Oct 28, 2013, 1:30 PM EDT
Formula One 2013 is a different era from 2004. We’re in the last year of V8s compared to shrieking V10 engines, a car design that has evolved over five years since a radical redesign in 2009, with fewer manufacturers involved, fewer races in Europe and more in other continents, on Pirelli rubber instead of Bridgestone and Michelin, and only five drivers still on the grid this year who raced in that season.
You can say then that Mark Webber, Fernando Alonso, Felipe Massa, Kimi Raikkonen and Jenson Button have had a front row seat to two of F1’s most dominant win streaks: Michael Schumacher’s in 2004, and Sebastian Vettel’s this year.
With Vettel on the precipice of his seventh consecutive victory next Sunday in Abu Dhabi, here’s a look back at Schumacher’s run of seven in ’04, and a look at Vettel’s six in a row thus far in 2013:
- NURBURGRING: Schumacher had crashed out of the previous race in Monaco so this win from pole returned him to the top of the podium. He took the lead for good on Lap 16 of 60 at the new Nurburgring, emerging ahead after early pit stops. He won by 17-plus seconds over Ferrari teammate Rubens Barrichello.
- CANADA: Early race leader was brother Ralf for Williams, but he was one of four eventually disqualified for a brake duct infractions. Michael won on the road with Barrichello promoted to second after Ralf’s DQ.
- USA, INDIANAPOLIS: The race was more memorable for Ralf’s high-speed accident on the oval portion of the track and the rare occasion of a Minardi scoring points (Zsolt Baumgartner in eighth), but up front Michael led the third straight Ferrari 1-2 over Barrichello. Takuma Sato in third scored his only career F1 podium.
- FRANCE: Perhaps Schumacher’s most memorable victory in this stretch of seven. Ross Brawn and the Ferrari team executed a four-stop strategy and still beat polesitter Fernando Alonso. Alonso’s then-Renault teammate Jarno Trulli found himself in hot water after the race when he lost third to Barrichello on the final lap.
- BRITAIN: Schumacher qualified only fourth but made it to the lead by Lap 11 over polesitter Kimi Raikkonen, who secured McLaren’s first podium of the year.

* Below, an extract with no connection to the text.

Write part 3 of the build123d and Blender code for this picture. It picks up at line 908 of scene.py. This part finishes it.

- GERMANY: A rare win on home soil for Schumacher broke his previous personal high-water mark of five consecutive wins, with Jenson Button recovering to second after a 10-spot grid penalty and Alonso third.
- HUNGARY: A seventh win in style as Schumacher secured his last “Grand Slam” of his career, where he won from pole, led every lap and set the fastest lap. Barrichello and Alonso completed the podium.

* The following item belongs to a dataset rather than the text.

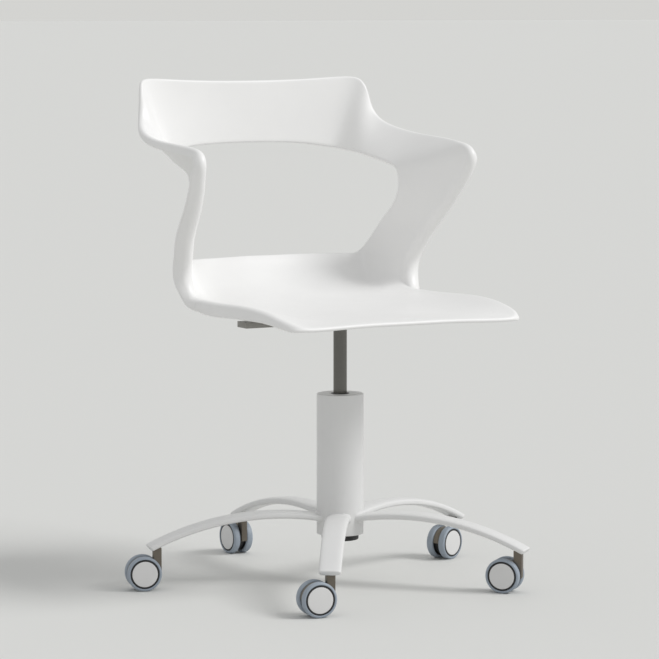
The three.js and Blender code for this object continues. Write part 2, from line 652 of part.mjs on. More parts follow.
// The sliding tube, with a guide hole for the rod below and one for the release pin above.
function pressureTube() {
  const taperBottom = tubeTop - SOCKET_HEIGHT;
  const crownBottom = tubeTop - TUBE_CROWN;
  return turned([
    [ROD_RADIUS + CLEARANCE, TUBE_FOOT_LEVEL],
    [TUBE_RADIUS, TUBE_FOOT_LEVEL],
    [TUBE_RADIUS, taperBottom],
    [TUBE_RADIUS - TUBE_TAPER, tubeTop],
    [RELEASE_PIN_RADIUS + CLEARANCE, tubeTop],
    [RELEASE_PIN_RADIUS + CLEARANCE, crownBottom],
    [boreRadius, crownBottom],
    [boreRadius, TUBE_FOOT_LEVEL + TUBE_END],
    [ROD_RADIUS + CLEARANCE, TUBE_FOOT_LEVEL + TUBE_END],
  ], FINE_SIDES);
}

// The pin that the finger presses, kept in the tube by its collar.
function releasePin() {
  const collarTop = tubeTop - TUBE_CROWN - CLEARANCE;
  const collarFoot = collarTop - RELEASE_COLLAR_HEIGHT;
  return turned([
    [0, collarFoot],
    [RELEASE_COLLAR_RADIUS, collarFoot],
    [RELEASE_COLLAR_RADIUS, collarTop],
    [RELEASE_PIN_RADIUS, collarTop],
    [RELEASE_PIN_RADIUS, fingerBottom - CLEARANCE],
    [0, fingerBottom - CLEARANCE],
  ], SMALL_SIDES);
}

// The rod stands on its collar, which turns on the bearing, and a clip holds its foot.
function pistonRod() {
  const neckTop = clipTop + CLEARANCE;
  const neckBottom = clipTop - CLIP_THICKNESS - CLEARANCE;
  return turned([
    [0, capBottom + CLEARANCE],
    [ROD_RADIUS, capBottom + CLEARANCE],
    [ROD_RADIUS, neckBottom],
    [ROD_NECK_RADIUS, neckBottom],
    [ROD_NECK_RADIUS, neckTop],
    [ROD_RADIUS, neckTop],
    [ROD_RADIUS, collarBottom],
    [COLLAR_RADIUS, collarBottom],
    [COLLAR_RADIUS, collarBottom + COLLAR_HEIGHT],
    [ROD_RADIUS, collarBottom + COLLAR_HEIGHT],
    [ROD_RADIUS, PISTON_LEVEL],
    [ROD_NECK_RADIUS, PISTON_LEVEL],
    [ROD_NECK_RADIUS, PISTON_LEVEL + PISTON_HEIGHT + CLEARANCE],
    [0, PISTON_LEVEL + PISTON_HEIGHT + CLEARANCE],
  ], SMALL_SIDES);
}

function piston() {
  const [bottom, bore] = [PISTON_LEVEL + CLEARANCE, ROD_NECK_RADIUS + CLEARANCE];
  return ring(bore, boreRadius - CLEARANCE, bottom, bottom + PISTON_HEIGHT, FINE_SIDES);
}

function thrustBearing() {
  const bore = ROD_RADIUS + CLEARANCE;
  return ring(bore, BEARING_RADIUS, bearingBottom, bearingBottom + BEARING_HEIGHT, FINE_SIDES);
}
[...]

- BELGIUM: Started only second after the mixed qualifying session when the last man to set his flier would take pole, but no matter for Seb. Vettel was into the lead from second by the end of Kennel Straight, and had enough to set sail with an unassailable gap achieved before DRS could be enabled. It was the first race after this year’s summer break, and the beginning of this current win streak.
- ITALY: Pole ahead of the tifosi in Monza and another great jump, with Felipe Massa’s then-slower Ferrari emerging second behind him, was all Vettel needed for the second win in a row.
- SINGAPORE: The most dominant of these wins thus far, with a victory by more than 30 seconds in a “Grand Slam” performance. Alonso and Raikkonen behind him made it a trio of World Champions on the podium, which is as close as they were to Vettel all race.
- KOREA: Vettel accomplishes the previously unmatched feat of back-to-back “Grand Slams,” although this one featured only a 4-second margin of victory over Lotus teammates Raikkonen and Romain Grosjean.
- JAPAN: Arguably his most impressive performance with the odds stacked against him, Vettel rebounded from a slow start and Grosjean’s heroics in a slower car ahead of him to pass the Frenchman late in the race after their strategies synced up. Vettel’s talent was made all the more evident when Webber failed to complete the move on Grosjean anywhere near as quickly for second.
- INDIA: And yesterday, it wasn’t the typical Vettel “run-and-hide” from pole even though it was his seventh of the season. He pitted after just 2 laps to drop Pirelli’s soft tires but even still, ran fast enough on the mediums to not lose too much ground, and cycled back to the lead once everyone else stopped.